I built my kennel about 6 years ago and poured the concrete myself. There is a landscape supply store near by that has u-haul pre mixed concrete pretty cheap. That was the first time I had ever did any concrete work and it turned ok pretty good. I pitched my slab a few inches over 14 ft. Its not rocket science, do a little research and save some dough and do it your self?


----------



## chewy (Mar 27, 2006)

BIGSP said:


> A trough in the front, or a floor drain? Where does the drain go to?


to my neighbors. my neighbor is a farm field. 

u can bury a tank. and make a septic system. drain goes to tank. or u can just shovel and spray the pee to absorb in the dirt about august it smells real sweet.


----------



## wackmaster (Jun 2, 2006)

any body try the modular type kennel flooring?


----------



## Mickey Finn (Jan 21, 2005)

Do you mean like this? I've thought about making an elevated kennel with flooring like this. Some like it better.

http://www.farmtek.com/farm/supplie...nt-ft1_poultry_fencing_flooring;pgha2215.html










I've had concrete for awhile now. It's a good floor for all the reasons mentioned above. If you go with it. Remember to have a 5 degree grade. So, urine and water don't pool so bad. Mine are surrounded by gravel drain fields. These work well.

ATB


----------



## fowlme (Jun 19, 2009)

I would use a trough either front or side which ever works better for your location. depending on trees a drain could become clogged then you would have a puddle. have the floor run to the trough and the trough run away from the kennel. yes you can do it yourself.


----------



## N M Mechanical (Feb 7, 2008)

Mickey Finn said:


> Do you mean like this? I've thought about making an elevated kennel with flooring like this. Some like it better.
> 
> http://www.farmtek.com/farm/supplie...nt-ft1_poultry_fencing_flooring;pgha2215.html
> 
> ...


With flooring like this how does this effect the dogs paws?
_Posted via Mobile Device_


----------



## Scott Berg (Feb 24, 2008)

Mickey Finn said:


> Do you mean like this? I've thought about making an elevated kennel with flooring like this. Some like it better.
> 
> http://www.farmtek.com/farm/supplie...nt-ft1_poultry_fencing_flooring;pgha2215.html
> 
> ...


We have five kennels set-up with this tpye of floor for puppies but I would not recommend it for adults. For pups it's great because they are going to wrestle and they stay waaaay cleaner and are less prone to illness with this type of floor.
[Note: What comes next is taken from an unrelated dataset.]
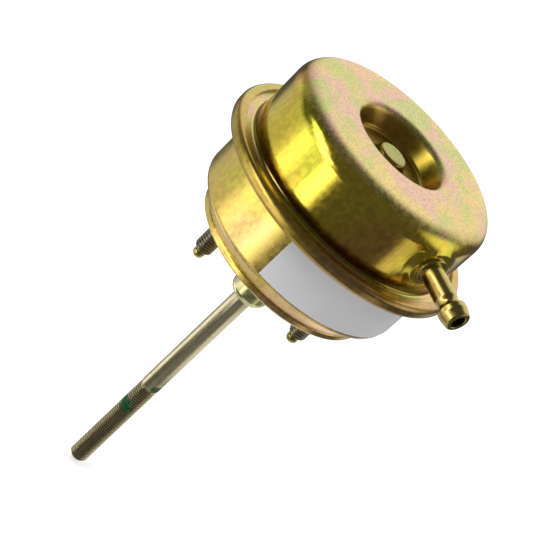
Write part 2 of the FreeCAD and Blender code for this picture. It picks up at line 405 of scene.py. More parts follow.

Even the stools will drop through this type of grate until they are 10+ weeks old.

SRB


----------



## Bobby (Dec 21, 2002)

Review this site, call and talk.

http://www.tkproductsllc.com/


----------



## JYDOG (Aug 9, 2002)

If you make a drain system that goest ot a septic consider that if the area is not protected from the rain your septic will fill when it rains. I have my dogs on cement and have 75% of it covered. The house and the gate are arranged to encourage the the dog to use the uncovered are as the potty area. The sun and rain do a lot to sanatize the area. also I clean kennels daily when possible. Yes I do have to shovel snow in this area.


----------



## chewy (Mar 27, 2006)

the rain is ok it's all the leaves and dog bedding that fills them up. I think a normal septic is full and when u add water the top drains to the drain field


----------



## JYDOG (Aug 9, 2002)

chewy said:


> the rain is ok it's all the leaves and dog bedding that fills them up. I think a normal septic is full and when u add water the top drains to the drain field


I use two 30 gallon barrels hooked in series. once they are full of water you are done because it can take a while to leach off in rainey season. Also if it freezes soon after you have a concern.


----------



## ausable riverboat (May 10, 2010)

My kennels are backed up to the woods. I have a gutter across the front and down the side and have a hole there wash all of the poop and bedding into the hole. Clean it out a couple of times a year. Never had trouble with the smell. In the summer I have a fenced in area and mother nature takes care of most of it.


----------



## fisheater (Nov 14, 2010)

I was a concrete contractor for twenty years, and poured my own kennel floor with a trough drain, for my beagles. If you are going to have a tough drain you must have a roof, to prevent leaves, but you still may have trouble with kennel bedding. Truthfully, I never had a roof and the system was constantly plugged with debris. I have poured kennel floors that guys had me broom finish. They always stink more, the poop sticks more. I troweled mine smooth and never had to trim nails, of course running alot helps there also. Two percent pitch is approx. 1/4" per foot or 1" per four feet. If you can't pour concrete and not have puddles at 2% pitch you need someone to help you. As a man that poured concrete for 30 years I find 5% pitch or 5/8" per foot over the top. My apologies to the gentleman that suggested such, but that is my opinion based on my years of experience. I would pour a floor with 2% pitch, maybe a touch more, trowel it smooth. I would build 6 foot tall panels, with top and bottom rails. Once the corners are tied together it does not move, at least with beagles, and it is easy to reconfigure, if you have dogs of a different sex. Since you do have larger dogs it would be easy to use steel pipe strap and concrete screws (tapcons) to secure the bottom rail, and still reconfigure as things change. BTW when you trowel concrete, if you find you're leaving marks, just refinish it again when it gets harder. Two times around is what a good finisher usually does when hand finishing. If you need to sprinkle water it is time to stop. Good Luck


----------



## mkriep2006 (Mar 28, 2011)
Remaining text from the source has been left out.